In Avignon ausgestellte Bischofsammelindulgenzen, deren Initialen hauptsächlich in Schreibertinte mit dekorativem oder figürlichem Schmuck versehen sind.

Sammelablässe mit figürlichem Buchschmuck treten ab 1323 auf (erstes, bisher bekanntes Beispiel 1323 Mai 11 für Saint-Martin-de-Picquigny). Zuerst einfache historisierte Initialen mit tintenfarbigen, in Folge auch farbige Vera-Ikon-Darstellungen im Binnenfeld. Die hier getroffene Unterscheidung von illuminierten und historisierten Ablassurkunden ist nicht vom Sujet bestimmt, sondern von der Ausführungstechnik. Denn selbstverständlich ist die Vera Ikon, die seit 1323 (frühester Fund 1323 Mai 11 für Saint-Martin-de-Picquigny) das Binnenfeld der U-Initiale zieren kann, eine Historisierung. Doch sind die Zeichnungen sicher von den Schreibern der Urkunden in der Tintenfarbe vorgenommen worden, weshalb auch entsprechend selten – und wenn wenig – Farben zum Einsatz kommen (erstmals im bekannten Material die Farbe Gelb 1326 April 25 für Rheydt). Der die Entwicklung beherrschende Zeichner ist der Zeichner mit den Masswerkmotiven; ihm allein sind die Initialen mit einer Vera Ikon zu verdanken. Von besonderem Interesse, weil er letztlich die Vorstellung einer linearen Entwicklung der Ausstattung von Vera Ikon zu Christusbüste hin zu den unterschiedlichen Sujets im Binnenfeld torpediert, ist der Ablass vom 1323 Juni für den Dom zu Trier. Dort wird der Titularheilige des mit dem Ablass begünstigten Altars, der hl. Matthias, zwar noch in Federzeichnung, im Binnenfeld der U-Initiale zusammen mit einem knienden Petenten dargestellt. Damit weist die Gestaltung auf Entwicklungen voraus, die erst 1329 mit unterschiedlichen, auf das Patrozinium bezogenen Darstellungen fortgesetzt werden (ikonographische Diversifizierung); den Petenten in Binnenfeld wird man erst wieder 1337 Oktober 26 für die Kreuzkirche in Hannover, und voll ausgeprägt z. B. 1345 Dezember 28 für Hamm. Wenn die Initiale mitsamt der Zeichnung tatsächlich zum originalen Bestand gehört, zeigt es, wie flexibel und kreativ sich die Werkstatt der Avignoner Bischofsammelindulgenzen mit Auftraggeberwünschen auseinanderzusetzen in der Lage war.

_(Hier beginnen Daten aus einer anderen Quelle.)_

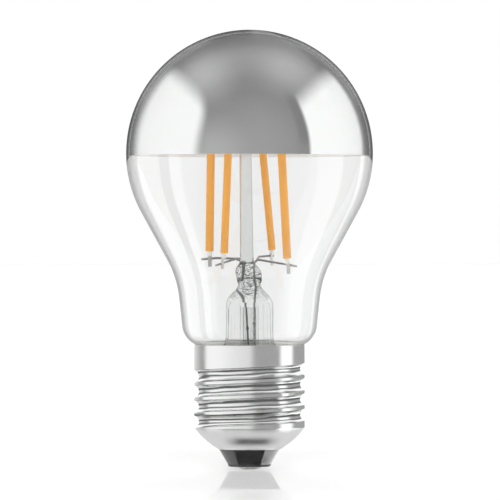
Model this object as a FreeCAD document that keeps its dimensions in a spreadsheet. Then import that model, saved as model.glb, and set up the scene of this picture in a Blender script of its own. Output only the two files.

Der bisher früheste Fund von illuminierten Initialen bei Avignoner Bischofsammelablässen 1323 Mai 11 für Saint-Martin-de-Picquigny muss strenggenommen als historisiert gelten, denn der Buchstabenkörper ist aus einem burgähnlichen Bauwerk geformt, der daran denken lässt, dass sich die Kirche innerhalb eines Burgbereiches befunden hat. Eine solche Figuren-Initiale bleibt solitär, das Antlitz Christi jedoch etwa fünf Jahre das beherrschende Motiv (zuletzt kopial nachweisbar: 1328 Jänner 12 für Wormbridge – London, British Library, ms. Egerton 3712, f. 89v). Der Wechsel von der einen zur anderen Dekorationsform vollzieht sich dabei in der Werkstatt der Avignoner Bischofsammelindulgenzen kontinuierlich, es scheint, als könnten hier bereits die Auftraggeber die Sujets auswählen, je nach Anspruch und Geldbeutel.